Dion Stovell

Personal information
- Full name: Dion Curt Stovell
- Born: 12 September 1984 (age 41) Bermuda
- Batting: Right-handed
- Bowling: Right-arm offbreak
- Relations: Jamar Stovel (cousin)

International information
- National side: Bermuda (2019–present);
- T20I debut (cap 27): 25 August 2019 v Cayman Islands
- Last T20I: 14 November 2021 v Argentina

Career statistics
| Competition | T20I | LA | T20 |
| Matches | 12 | 8 | 29 |
| Runs scored | 75 | 288 | 347 |
| Batting average | 9.37 | 36.00 | 13.88 |
| 100s/50s | –/– | –/2 | –/1 |
| Top score | 23 | 77 | 56 |
| Balls bowled | 121 | 296 | 481 |
| Wickets | 5 | 9 | 24 |
| Bowling average | 32.60 | 30.33 | 23.54 |
| 5 wickets in innings | – | – | – |
| 10 wickets in match | – | – | – |
| Best bowling | 2/21 | 3/25 | 4/25 |
| Catches/stumpings | 6/– | 3/– | 9/– |
- Source: ESPNcricinfo, 29 November 2022

= Dion Stovell =

Bermudian cricketer (born 1984)

Dion Curt Stovell (born 12 August 1984) is a Bermudian cricketer and football player. Stovell is a right-handed batsman who bowls right-arm off break. He was born in Bermuda. Stovell also played football as a striker for Somerset Trojans.

==Cricket career==
Stovell played for Bermuda in both the 2001 and 2003 editions of the ICC Americas Under-19 Championship. He was named the man of the match in a 2003 match against Argentina U-19, having scored 204 runs out of Bermuda's total of 364. Bermuda won the match by 302 runs.
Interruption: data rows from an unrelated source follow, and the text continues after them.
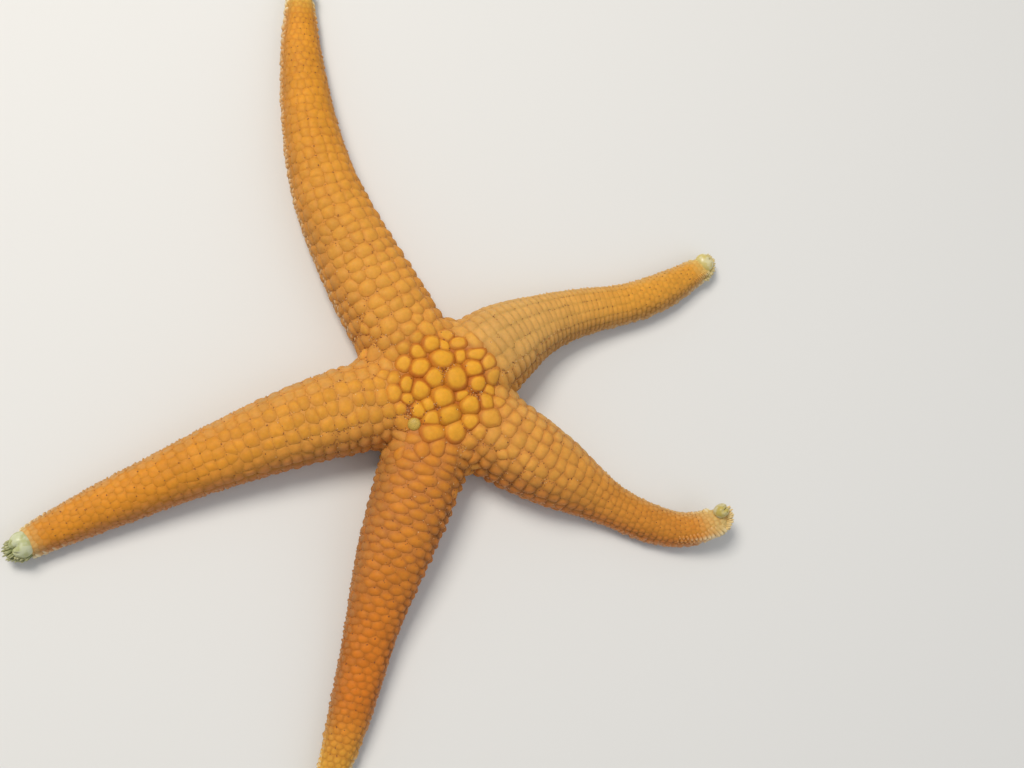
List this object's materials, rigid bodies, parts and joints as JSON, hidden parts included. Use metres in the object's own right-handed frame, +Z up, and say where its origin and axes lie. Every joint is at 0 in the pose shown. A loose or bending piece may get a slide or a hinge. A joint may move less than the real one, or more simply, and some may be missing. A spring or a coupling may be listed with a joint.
{
  "type": "starfish",
  "caption": "Orange sea star lying flat, with long tapering arms of smooth plates in rows, pale upturned tips, tube feet in open furrows and a round sieve plate on the disc.",
  "frame": {"origin": "on the floor, under the middle of the whole animal's box", "axes": "+Z up out of the animal's back, +X towards the right of the picture, +Y towards its top"},
  "size_m": [0.1772, 0.2064, 0.0184],
  "materials": {
    "arm_plates": "satin, limy plates under a thin orange skin",
    "disc_plates": "satin, large domed plates, yolk yellow to orange",
    "skin": "matt, granular skin in the grooves, the mouth and the feet",
    "end_plate": "smooth, pale yellow green",
    "sieve_plate": "finely grooved, yellow green"
  },
  "bodies": {
    "root": {"disc": "disc_plates", "madreporite": "sieve_plate", "mouth": "skin", "north_base": "arm_plates", "north_middle": "arm_plates", "north_end": "arm_plates", "north_tip": "end_plate", "east_base": "arm_plates", "east_middle": "arm_plates", "east_end": "arm_plates", "east_tip": "end_plate", "southeast_base": "arm_plates", "southeast_middle": "arm_plates", "southeast_end": "arm_plates", "southeast_tip": "end_plate", "south_base": "arm_plates", "south_middle": "arm_plates", "south_end": "arm_plates", "south_tip": "end_plate", "west_base": "arm_plates", "west_middle": "arm_plates", "west_end": "arm_plates", "west_tip": "end_plate"}
  },
  "joints": []
}
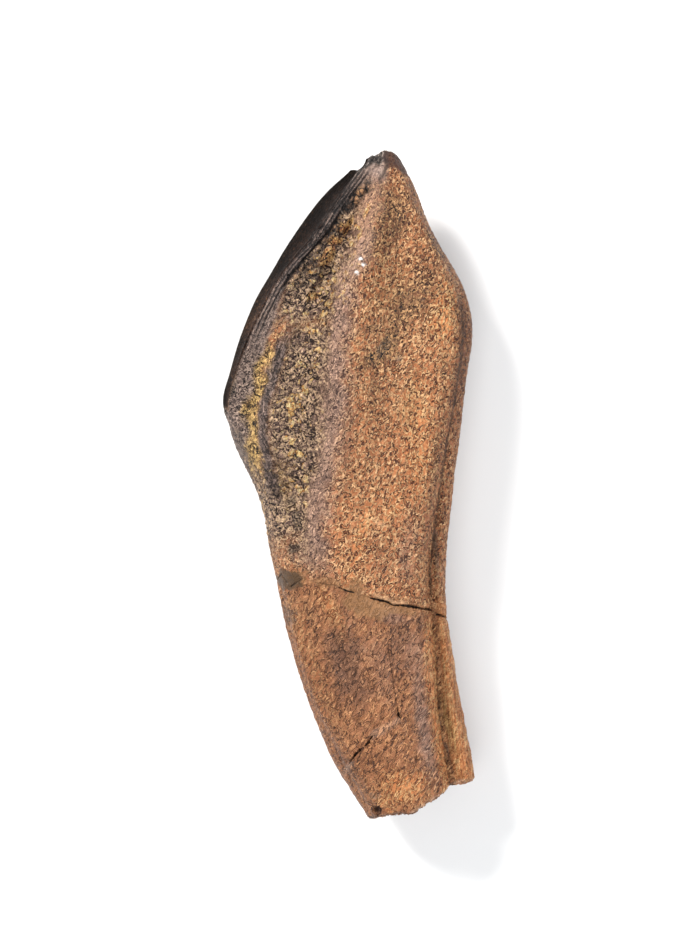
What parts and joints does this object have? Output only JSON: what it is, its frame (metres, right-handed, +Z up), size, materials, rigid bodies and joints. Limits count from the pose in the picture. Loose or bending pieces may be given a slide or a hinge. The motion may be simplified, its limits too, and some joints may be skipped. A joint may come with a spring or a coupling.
{
  "type": "fossil hadrosaur tooth",
  "caption": "A fossil plant-eater's tooth with its root, leaf-shaped crown with an enamelled ridged face, broken root end, lying on its side.",
  "frame": {"origin": "on the surface the tooth lies on, under the middle of its box", "axes": "+Y from the broken root end to the worn tip, -X the enamelled tongue side, +X the cheek side, +Z up from the surface"},
  "size_m": [0.019, 0.05, 0.0099],
  "materials": {
    "fossil_dentine": "matt grainy orange-brown dentine, with a satin dark brown enamelled face"
  },
  "bodies": {
    "root": {"hadrosaur_tooth": "fossil_dentine"}
  },
  "joints": []
}
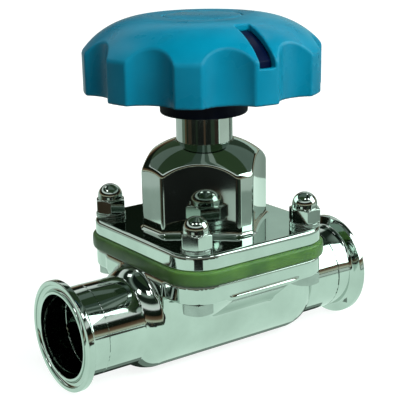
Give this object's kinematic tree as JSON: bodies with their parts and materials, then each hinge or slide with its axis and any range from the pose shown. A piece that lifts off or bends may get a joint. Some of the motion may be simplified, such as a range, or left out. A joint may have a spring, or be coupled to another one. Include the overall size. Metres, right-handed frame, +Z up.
{
  "type": "sanitary diaphragm valve",
  "caption": "Weir type sanitary diaphragm valve in polished steel with clamp ferrule ends, a domed bonnet and a rising plastic handwheel that closes the flow.",
  "frame": {"origin": "centre of the inlet face, on the pipe axis", "axes": "+X along the pipe axis from the inlet to the outlet, +Z up the stem to the handwheel, +Y to the left of the flow"},
  "size_m": [0.159, 0.1078, 0.1583],
  "materials": {
    "polished_steel": "mirror polished stainless steel",
    "machined_steel": "turned stainless steel",
    "navy_plastic": "satin moulded plastic",
    "teal_plastic": "satin moulded plastic",
    "diaphragm_rubber": "translucent olive elastomer",
    "bronze": "turned bronze",
    "seal_rubber": "matt black elastomer"
  },
  "bodies": {
    "valve": {"valve_body": "polished_steel", "inlet_ferrule": "polished_steel", "outlet_ferrule": "polished_steel", "diaphragm": "diaphragm_rubber", "bonnet": "polished_steel", "neck_sleeve": "polished_steel", "spindle_nut": "bronze", "stem_o_ring": "seal_rubber", "skirt_o_ring": "seal_rubber", "flange_bolts": "polished_steel", "flange_washers": "polished_steel", "cap_nuts": "polished_steel"},
    "compressor_set": {"compressor": "machined_steel", "diaphragm_stud": "machined_steel", "compressor_pins": "machined_steel", "thrust_washer": "bronze"},
    "handwheel_set": {"spindle": "machined_steel", "stop_ring": "machined_steel", "wheel_hub": "navy_plastic", "hub_insert": "machined_steel", "handwheel": "teal_plastic", "centre_cap": "teal_plastic", "wheel_washer": "machined_steel", "wheel_nut": "machined_steel"}
  },
  "joints": [
    {"name": "stem_lift", "type": "slide", "parent": "valve", "child": "compressor_set", "axis": [0, 0, 1], "range_m": [-0.012, 0], "deforming": ["diaphragm"]},
    {"name": "handwheel_turn", "type": "hinge", "parent": "compressor_set", "child": "handwheel_set", "pos_m": [0.0795, 0, 0.1], "axis": [0, 0, 1], "range_deg": [-1080, 0]}
  ],
  "couplings": [
    {"joint": "stem_lift", "follows": "handwheel_turn", "m_per_rad": 0.00063661}
  ]
}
Stovell was selected in Bermuda's squad for the 2011 World Cricket League Division Two in the United Arab Emirates. It was during this tournament that Stovell made his List A debut against Papua New Guinea. On debut, he took two wickets and scored 42 runs. In Bermuda's second match against Hong Kong, he took his career-best List A bowling figures of 3/25. In a match against Namibia, Stovell scored 73 runs, the most in the match, for Bermuda, but Bermuda still lost the match by 86 runs after being bowled out in the 43rd over. Bermuda's coach, David Moore, expressed disappointment after the match over Stovell not staying at the crease for longer. In the next match against the United Arab Emirates Stovell again top-scored for Bermuda with 77, his highest List A score, but again Bermuda failed to win. Stovell finished the tournament as Bermuda's leading run-scorer and also took the second-most wickets, but Bermuda finished the tournament in last place and were relegated.

Stovell was selected as part of Bermuda's squad for the 2012 World Twenty20 Qualifier, also in the United Arab Emirates. In his Twenty20 debut for Bermuda against Denmark he scored 56, still his highest score in a Twenty20 match. Later in the tournament he also took his career-best bowling figures of 4/25 from 4 overs against Nepal. He was Bermuda's leading wicket-taker for the tournament with 14 wickets at an average of 16.42 runs per wicket, and he was also their most economical bowler, only conceding 6.38 runs per over.

In 2013 Stovell played for Bermuda at both the World Cricket League Division Three in Bermuda and the World Twenty20 Qualifier in the United Arab Emirates. In the WCL Division Three he struggled with the bat and only scored 52 runs at an average of 10.40. In the opening match of the World Twenty20 Qualifier he was named the man of the match as Bermuda's top run-scorer, but he only finished the tournament with a batting average of 14.12. He played seven matches for Bermuda in the 2014 World Cricket League Division Three and six matches in the 2016 World Cricket League Division Four.

In April 2018, he was named as the vice-captain of Bermuda's squad for the 2018 ICC World Cricket League Division Four tournament in Malaysia. He was the leading wicket-taker for Bermuda in the tournament, with twelve dismissals in six matches.

In August 2019, he was named as the captain of Bermuda's squad for the Regional Finals of the 2018–19 ICC T20 World Cup Americas Qualifier tournament. He made his Twenty20 International (T20I) debut for Bermuda against the Cayman Islands on 25 August 2019.

In September 2019, he was named as the captain of Bermuda's squad for the 2019 ICC T20 World Cup Qualifier tournament in the United Arab Emirates. In November 2019, he was named in Bermuda's squad for the Cricket World Cup Challenge League B tournament in Oman.

In October 2021, he was named in Bermuda's squad for the 2021 ICC Men's T20 World Cup Americas Qualifier tournament in Antigua.